Consider the United States. No surprise the East Coast is densely settled, especially around the original colonies and DC while Chicago, the great transportation hub, outshines its rust belt neighbors. The transportation grid is visible under the light. Across much of the continental interior towns are consistently spaced about 30 miles apart. That was the distance a man on horseback could ride in a day and you can see the echoes of that traveler's journey in the web of lights wrapping the continent. There's also...a sharp dividing line straight down the middle of the country a good ways east of the Rockies. Nature doesn't care for straight lines as a rule so what's going on there?

My first thought was that we were looking at the western edge of the Mississippi River Valley (MRV), but the MRV forms a bowl structure that sprawls across most of the continent before funneling down to New Orleans where it dumps biblical quantities of sediment into the Gulf. It looks like this:

The second possibility is that it's an interstate. I-25, to be precise, a noble artifact of the Cold War runs more or less along the Mid-Western ridge of American light pollution. But correlation doesn't equal causation. Here is a physical map of the United States:

And now it come together. We've been looking at the rain shadow of the Rocky Mountains. While the Mountains themselves are further west, they keep moisture from passing easy for hundreds of miles. So that all makes sense.

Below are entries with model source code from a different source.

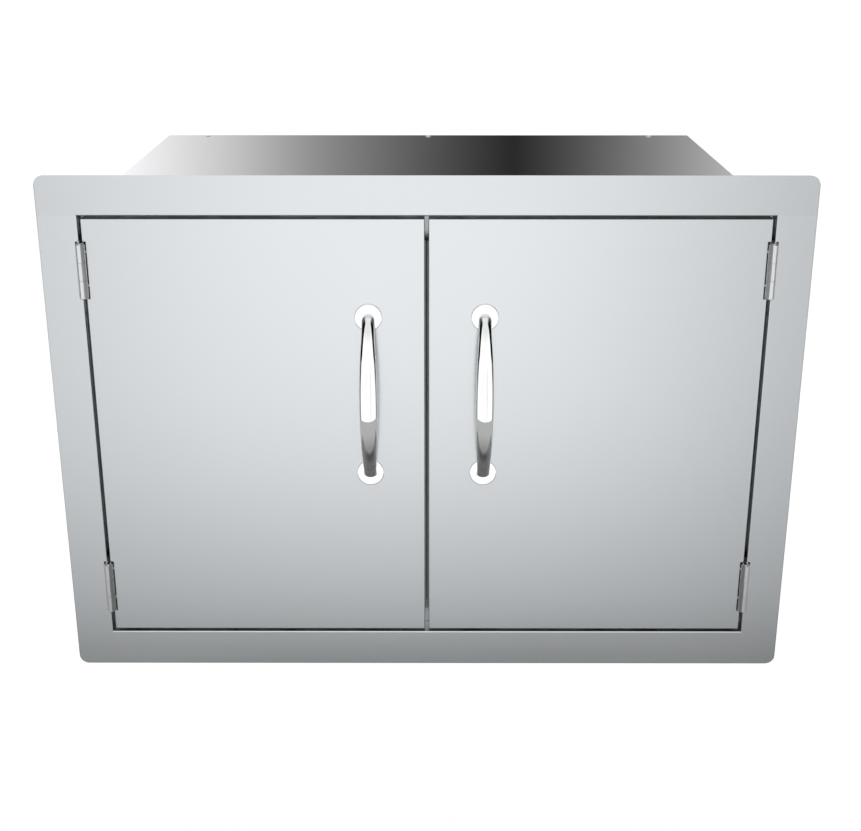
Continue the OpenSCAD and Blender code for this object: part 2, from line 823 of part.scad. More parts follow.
front_frame();
top_panel();
bottom_panel();
left_side_panel();
right_side_panel();
back_panel();
back_panel_rivets();
left_frame_gasket();
right_frame_gasket();
upper_catch_plate();
lower_catch_plate();
catch_magnets();
catch_screws();
shelf();
left_shelf_rail();
right_shelf_rail();
shelf_rail_rivets();
left_upper_frame_leaf();
left_lower_frame_leaf();
on_right() left_upper_frame_leaf();  // right_upper_frame_leaf
on_right() left_lower_frame_leaf();  // right_lower_frame_leaf
left_upper_hinge_pin();
left_lower_hinge_pin();
on_right() left_upper_hinge_pin();  // right_upper_hinge_pin
on_right() left_lower_hinge_pin();  // right_lower_hinge_pin
frame_leaf_rivets();
left_door_skin();
left_door_liner();
left_door_stiffener();
left_door_meeting_seal();
left_upper_door_leaf();
left_lower_door_leaf();
left_door_leaf_rivets();
left_strike_plates();
left_strike_screws();
left_handle_bow();
left_handle_rosettes();
left_handle_screws();
left_handle_washers();
left_access_plugs();
on_right() left_door_skin();  // right_door_skin
on_right() left_door_liner();  // right_door_liner
on_right() left_door_stiffener();  // right_door_stiffener
on_right() left_door_meeting_seal();  // right_door_meeting_seal
on_right() left_upper_door_leaf();  // right_upper_door_leaf
on_right() left_lower_door_leaf();  // right_lower_door_leaf
on_right() left_door_leaf_rivets();  // right_door_leaf_rivets
on_right() left_strike_plates();  // right_strike_plates
on_right() left_strike_screws();  // right_strike_screws
on_right() left_handle_bow();  // right_handle_bow
on_right() left_handle_rosettes();  // right_handle_rosettes
on_right() left_handle_screws();  // right_handle_screws
on_right() left_handle_washers();  // right_handle_washers
on_right() left_access_plugs();  // right_access_plugs
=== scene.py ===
# Built-in double door dry storage pantry for an outdoor kitchen island, in metres.
# X runs right, Y into the island and Z up, from the centre of the flange's back face.
import json
import math

import bmesh
import bpy
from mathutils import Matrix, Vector

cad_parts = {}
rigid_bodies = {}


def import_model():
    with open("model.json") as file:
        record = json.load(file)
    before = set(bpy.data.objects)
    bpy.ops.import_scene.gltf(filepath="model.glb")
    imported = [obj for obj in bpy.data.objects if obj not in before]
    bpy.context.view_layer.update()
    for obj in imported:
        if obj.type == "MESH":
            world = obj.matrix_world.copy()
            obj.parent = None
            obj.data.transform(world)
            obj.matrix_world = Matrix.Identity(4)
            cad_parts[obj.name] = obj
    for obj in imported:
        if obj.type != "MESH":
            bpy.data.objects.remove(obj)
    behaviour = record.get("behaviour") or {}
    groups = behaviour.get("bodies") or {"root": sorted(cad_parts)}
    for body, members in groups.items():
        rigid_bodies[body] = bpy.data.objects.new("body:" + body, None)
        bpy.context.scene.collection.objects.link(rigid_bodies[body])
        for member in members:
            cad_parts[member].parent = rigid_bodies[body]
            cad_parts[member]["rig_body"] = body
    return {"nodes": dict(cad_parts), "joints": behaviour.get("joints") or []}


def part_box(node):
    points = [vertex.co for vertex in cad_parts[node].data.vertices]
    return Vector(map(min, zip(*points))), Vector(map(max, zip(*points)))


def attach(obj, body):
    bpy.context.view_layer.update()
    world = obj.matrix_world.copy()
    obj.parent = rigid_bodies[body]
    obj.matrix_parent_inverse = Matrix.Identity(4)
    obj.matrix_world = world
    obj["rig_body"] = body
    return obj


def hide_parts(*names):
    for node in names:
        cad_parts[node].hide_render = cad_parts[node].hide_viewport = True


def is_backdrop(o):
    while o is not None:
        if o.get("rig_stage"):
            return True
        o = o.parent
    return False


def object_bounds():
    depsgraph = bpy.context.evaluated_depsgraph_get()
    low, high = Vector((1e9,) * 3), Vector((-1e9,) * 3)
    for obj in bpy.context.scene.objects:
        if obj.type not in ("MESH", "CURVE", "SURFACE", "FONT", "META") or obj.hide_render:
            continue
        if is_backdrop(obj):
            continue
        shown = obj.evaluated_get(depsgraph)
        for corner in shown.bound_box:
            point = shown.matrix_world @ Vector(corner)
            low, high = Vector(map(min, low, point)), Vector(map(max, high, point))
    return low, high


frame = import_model()
nodes = frame["nodes"]
cad_low, cad_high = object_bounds()

# Camera: a little over a metre in front of the doors and half a metre above their middle,
# looking down on them. The lens is shifted, because the picture was cut from a taller one.
PICTURE_W = 861
PICTURE_H = 831
FOCAL_PX = 1418.8
CENTRE_PX = (429.2, 458.8)
SENSOR_W = 36.0
NEAREST = 0.05
EYE = (0.0059, -1.3772, 0.5018)
LOOK_DOWN = 20.99
LOOK_LEFT = 0.14
camera_data = bpy.data.cameras.new("camera")
camera_data.sensor_width = SENSOR_W
camera_data.lens = FOCAL_PX * SENSOR_W / PICTURE_W
camera_data.shift_x = (PICTURE_W / 2 - CENTRE_PX[0]) / PICTURE_W
camera_data.shift_y = (CENTRE_PX[1] - PICTURE_H / 2) / PICTURE_W
camera_data.clip_start = NEAREST
camera = bpy.data.objects.new("camera", camera_data)
camera.location = EYE
camera.rotation_euler = (math.radians(90 - LOOK_DOWN), 0, math.radians(LOOK_LEFT))
bpy.context.scene.collection.objects.link(camera)
bpy.context.scene.camera = camera
bpy.context.scene.view_settings.view_transform = "Standard"


# Studio: a white tent, open in a dark strip behind the cabinet and at both its sides, so that
# the sheet shows a gradient and the polished handles get dark outlines.
class Recipe:
    """Adds shader nodes to one tree and joins them up."""

    def __init__(self, tree):
        self.tree = tree
        tree.nodes.clear()

    def add(self, kind, settings=None, **inputs):
        """A node, with its settings, and its inputs joined or set by name or by place."""
        made = self.tree.nodes.new(kind)
        for key, value in (settings or {}).items():
            setattr(made, key, value)
        for key, value in inputs.items():
            place = int(key[1:]) if key[1:].isdigit() else key.replace("_", " ")
            self.join(made.inputs[place], value)
        return made

    def join(self, socket, value):
        """Links a socket to another one, or sets it to a plain value."""
        if isinstance(value, bpy.types.NodeSocket):
            self.tree.links.new(value, socket)
        else:
            socket.default_value = value

    def where(self, kind="Object"):
        """The place of a point on its piece, or the direction of a ray in the world."""
        return self.add("ShaderNodeTexCoord").outputs[kind]

    def split(self, vector):
        """The three numbers of a vector."""
        return self.add("ShaderNodeSeparateXYZ", i0=vector).outputs

    def calc(self, operation, a, b=0.0):
        """One step of arithmetic on numbers."""
        return self.add("ShaderNodeMath", {"operation": operation}, i0=a, i1=b).outputs[0]

    def times(self, first, *others):
        """The product of two numbers or more."""
        for other in others:
            first = self.calc("MULTIPLY", first, other)
        return first

    def ramp(self, value, low, high, start=0.0, end=1.0, soft=True):
        """A number that goes from start to end as value goes from low to high."""
        kind = {"interpolation_type": "SMOOTHSTEP" if soft else "LINEAR"}
        return self.add("ShaderNodeMapRange", kind, Value=value, From_Min=low, From_Max=high,
                        To_Min=start, To_Max=end).outputs[0]

    def mix(self, share, a, b):
        """The number a where share is 0, and b where it is 1."""
        return self.add("ShaderNodeMix", {"data_type": "FLOAT"}, i0=share, i2=a, i3=b).outputs[0]


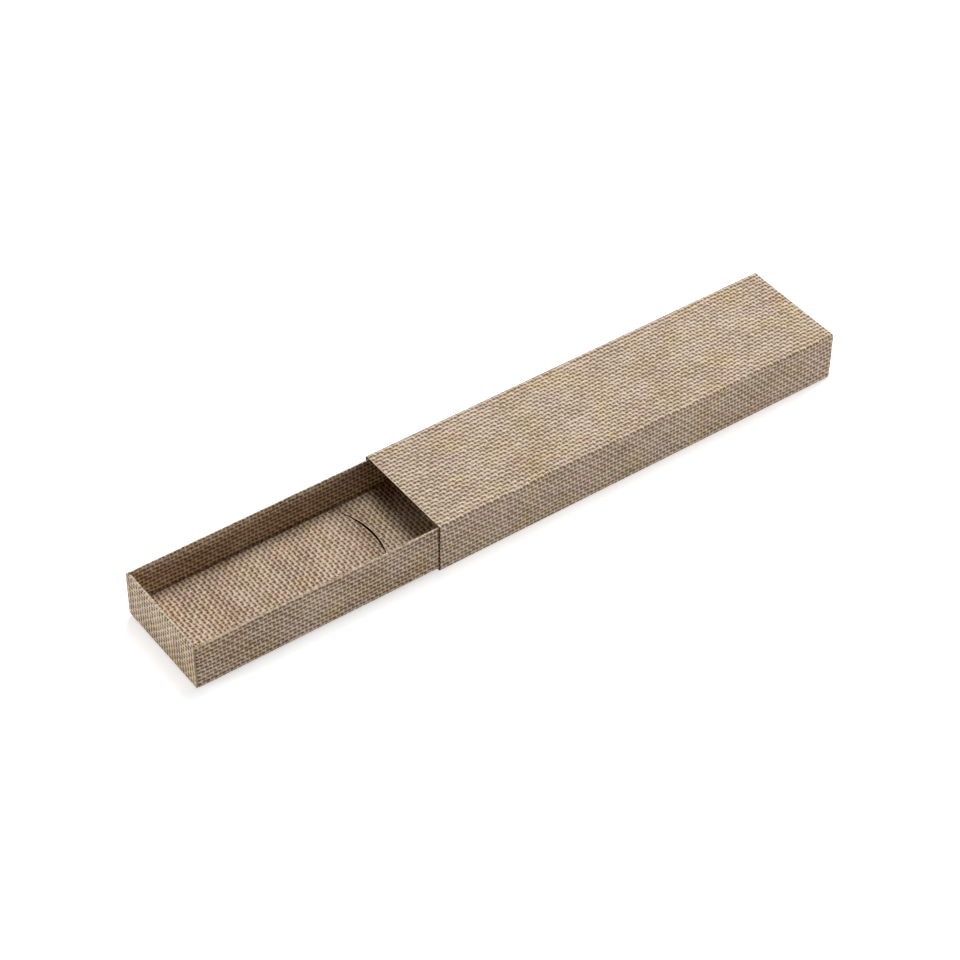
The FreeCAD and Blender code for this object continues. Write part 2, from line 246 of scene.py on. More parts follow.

But maybe, like me, you noticed the massive red and white sore in North Dakota of all places. North Dakota has a population of 3/4 million across the entire state. Why is it lit up like that?

A Mysterious Patch Of Light Shows Up In The North Dakota Dark
If you are up in space looking down on America west of the Mississippi, one of the brightest patches of light at night is on the Great Plains in North Dakota. It’s not a city, not a town, not a military installation. What is it?

It turns out NPR's Robert Krulwich had the same question about a decade ago:

What we have here is an immense and startlingly new oil and gas field — nighttime evidence of an oil boom created by a technology called fracking. Those lights are rigs, hundreds of them, lit at night, or fiery flares of natural gas. One hundred fifty oil companies, big ones, little ones, wildcatters, have flooded this region, drilling up to eight new wells every day on what is called the Bakken formation. Altogether, they are now producing 660,000 barrels a day — double the output two years ago — so that in no time at all, North Dakota is now the second-largest oil producing state in America.

Imagine being a Dakotan when the oil rush started. It's a hot summer day, still but for the drone of the cicadas, when a dull roar announces a flood of F150s. An army of oilmen stream over the horizon and down every country road unfurling temp buildings and strip malls behind them.Roughnecks and rigs sprout over every oil-producing patch of land like the world's least organized ant hive. Night falls for the last time, it's dark, then a second day erupts as hundreds of whispering gas spouts flare like new stars.